Kirk Herbstreit talks CFB contingency plans, says football in spring would be 'last-ditch effort'
We’re nearing the end of April and it’s still unclear how the COVID-19 pandemic will affect the college football season. As we already know, though, decision-makers within the sport are putting every single option on the table right now.
Billions of dollars are at stake when it comes to having a college football season. Jobs, opportunities, sports programs and athletic departments could be wiped out at several schools across the country if the 2020 season isn’t played. There’s too much on the line for commissioners and athletic directors to sit idly by right now.
On a recent conference call, Kirk Herbstreit was asked about some of the contingency plans that are being discussed among those decision makers in college football.
“If everything’s OK, status quo, show up on campus in July, two-a-days, regular season, here we go, that’s the first contingency,” Herbsrtreit said, according to The Detroit News. “Then they build it all the way back, the second, the third, the fourth (contingencies), all the way back to the willingness to start in late February or March, turning it into a spring sport and playing in March, April and May and playing postseason in June, which would be, I think, a last-ditch effort, which just proves how willing the administrators are with the NCAA and the conference commissioners and the ADs and the presidents to have a college football season.
“They’re going to do everything they can if it comes to that extreme to be able to potentially have a 2020 season. A lot of this is kind of a feeling out process, and we’re just going to wait to see what the data shows. I’m going to turn on the TV (now) and I’m sure something new has happened with how to get a test for this and what makes the most sense in taking care of the athletes and making sure we don’t send them back just because we’ve got to make our bottom line. Next thing you know, somebody gets it and dies. You imagine what would happen to the NFL or college football if they hurried back and a player or a coach or a referee or somebody gets this virus and dies? That’s something they’ve got to think about and they obviously want to avoid.”
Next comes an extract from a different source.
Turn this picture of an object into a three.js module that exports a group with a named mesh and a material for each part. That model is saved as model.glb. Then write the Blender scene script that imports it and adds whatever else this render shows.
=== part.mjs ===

Playing an entire college football in the spring has become one of the trending contingency plans in the media. It would be an incredibly difficult task, though.
A spring season would interfere with the NFL Draft process, while also creating a health and safety issue for players. Assuming the 2021 season would continue as scheduled in the fall, teams could play between 24-30 games in less than a calendar year.
Herbstreit admitted it would be a challenge, but it may be a realistic option to ensure the season is played.
“Can you imagine? How bizarre would that be?” Herbstreit said. “It just goes to show you how far we are willing to go to get our football. But this is desperate measures. We are all in uncharted waters. We’re in a world we’re trying to adjust every day to and being quarantined. If it means we have to push it back to starting in December, starting in January or starting in February or March, then so be it. Then that’s what has to happen.”
Many are speculating that some kind of decision about the college football season will be made by late May.